Título: O terceiro nome
Autor: Coimbra, Marcos
Fonte: Correio Braziliense, 23/08/2009, Política, p. 8

Sociólogo e Presidente do Instituto Vox Populi

Ao que parece, foi para o espaço o plano que estava em curso e quem o detonou foi Marina. Não teremos um plebiscito em 2010, ou, pelo menos, não será essa a eleição para muita gente. Voltamos a um formato mais ortodoxo: vários candidatos disputando o voto, cada um expondo suas propostas e suas biografias

Na semana que passou, aconteceu um fato significativo para a eleição presidencial de 2010. Com sua desfiliação do PT, Marina Silva deu o primeiro passo de um processo longo, que pode levá-la à candidatura a Presidência da República e, quem sabe, ao posto que Lula ocupa.

Ser candidata só depende dela e de seus prováveis futuros correligionários do Partido Verde. Mas não há muita dúvida a esse respeito. Ela certamente não sairia do partido onde militou a vida inteira por outra razão.

Já a vitória em outubro do ano que vem são outros quinhentos. Tudo dependerá de como os eleitores vão perceber sua candidatura e como vão compará-la às outras. Para poder começar a sonhar com a hipótese, ela terá que ter o apoio de muitos milhões de pessoas.

O certo é que existe agora, quase oficialmente, uma terceira candidatura. No mínimo, uma pré-candidatura, que se confirmará ou não em função de fatores que hoje não se podem antecipar.

É pouco? É muito. É o primeiro sinal concreto de que o processo político brasileiro dificilmente seguirá, nos próximos meses, o rígido script que Lula e seus estrategistas traçaram. Quais as consequências disso é que teremos que avaliar.

No mundo perfeito imaginado por eles, não teríamos uma eleição de verdade em 2010. Não discutiríamos candidatos e propostas para governar o Brasil. Participaríamos de um plebiscito sobre o governo Lula, comparando-o ao de Fernando Henrique. Os nomes na urna seriam de importância secundária: quem gostasse mais de Lula, quem achasse que o país está melhor com ele, votaria em fulana; quem optasse por FHC e como era o Brasil, em beltrano.

Nesse mundo, só existiria lugar para Dilma (ou quem fosse identificado como representante de Lula) e um candidato tucano, Serra ou Aécio, de preferência o mais associado a Fernando Henrique (Serra, provavelmente).
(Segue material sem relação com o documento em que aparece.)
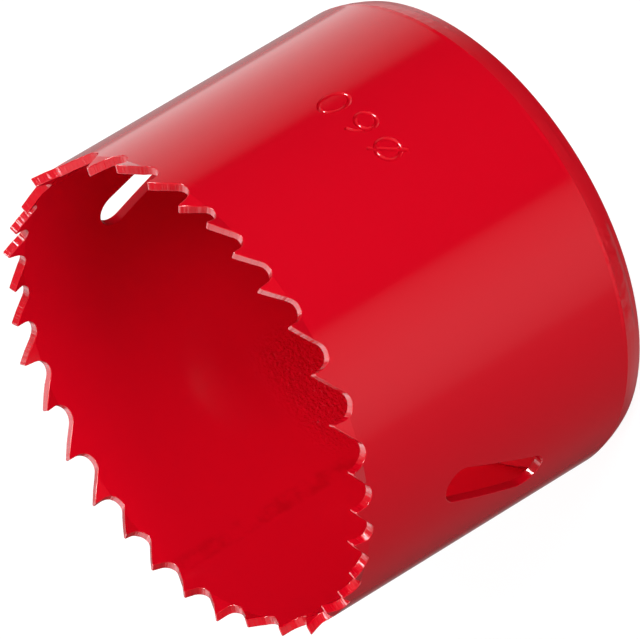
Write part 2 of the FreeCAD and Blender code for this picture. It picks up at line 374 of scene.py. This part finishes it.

Já no primeiro turno.

Para que essa polarização funcionasse sem sobressaltos, ela teria que ser buscada desde o início. Em um primeiro turno com diversos candidatos, seria mais difícil (senão impossível) levar a eleição para o formato plebiscitário. Dilma, confrontada com três ou quatro candidatos, teria muitos problemas para centrar seu discurso na comparação Lula vs. Fernando Henrique. Como faria? Fingiria que só tem um adversário, ignorando os outros?

Se, além de quem estiver escalado para representar Fernando Henrique, houver outras opções, como fazer um plebiscito? Ou seria possível dizer que ¿todo mundo¿, fora Dilma, é ¿o passado¿? Como pintá-los como símbolos da ¿herança maldita¿ (¿privatizações¿, ¿desemprego¿, ¿indiferença social¿, etc.)? Alguém acreditaria nisso, se Marina Silva, Ciro Gomes e Heloísa Helena forem candidatos? Se os três são antigos aliados, quando não colaboradores e correligionários de Lula?

Para evitar o problema e viabilizar seu plebiscito, Lula fez (e continua a fazer) tudo o que está a seu alcance. De todas as tentativas, a mais vistosa e esdrúxula foi procurar retirar Ciro Gomes da disputa presidencial, lançando-o candidato a governador de São Paulo. Como se fizesse sentido uma candidatura que todos veriam como paraquedista.

O gesto de Marina Silva é, por enquanto, apenas o primeiro a romper o roteiro escrito para a eleição de 2010. Mas já teve efeitos, provocando reações em Ciro e seu partido, que deram sinais de rebeldia ante ao papel que lhes estava reservado. Agora, ele volta a se mostrar propenso a encarar a candidatura presidencial.

E Heloísa Helena? Se ficassem apenas Dilma e o candidato do PSDB, talvez fosse fácil convencê-la a disputar o Senado por Alagoas, quem sabe até lhe dando uma ajudinha discreta para que se elegesse. Se, no entanto, o quadro não for esse, também ela pode mudar de ideia.

Ou seja: ao que parece, foi para o espaço o plano que estava em curso e quem o detonou foi Marina. Não teremos um plebiscito em 2010, ou, pelo menos, não será essa a eleição para muita gente. Voltamos a um formato mais ortodoxo: vários candidatos disputando o voto, cada um expondo suas propostas e suas biografias.

Quem vai ganhar? A resposta nunca foi fácil. E ficou mais difícil.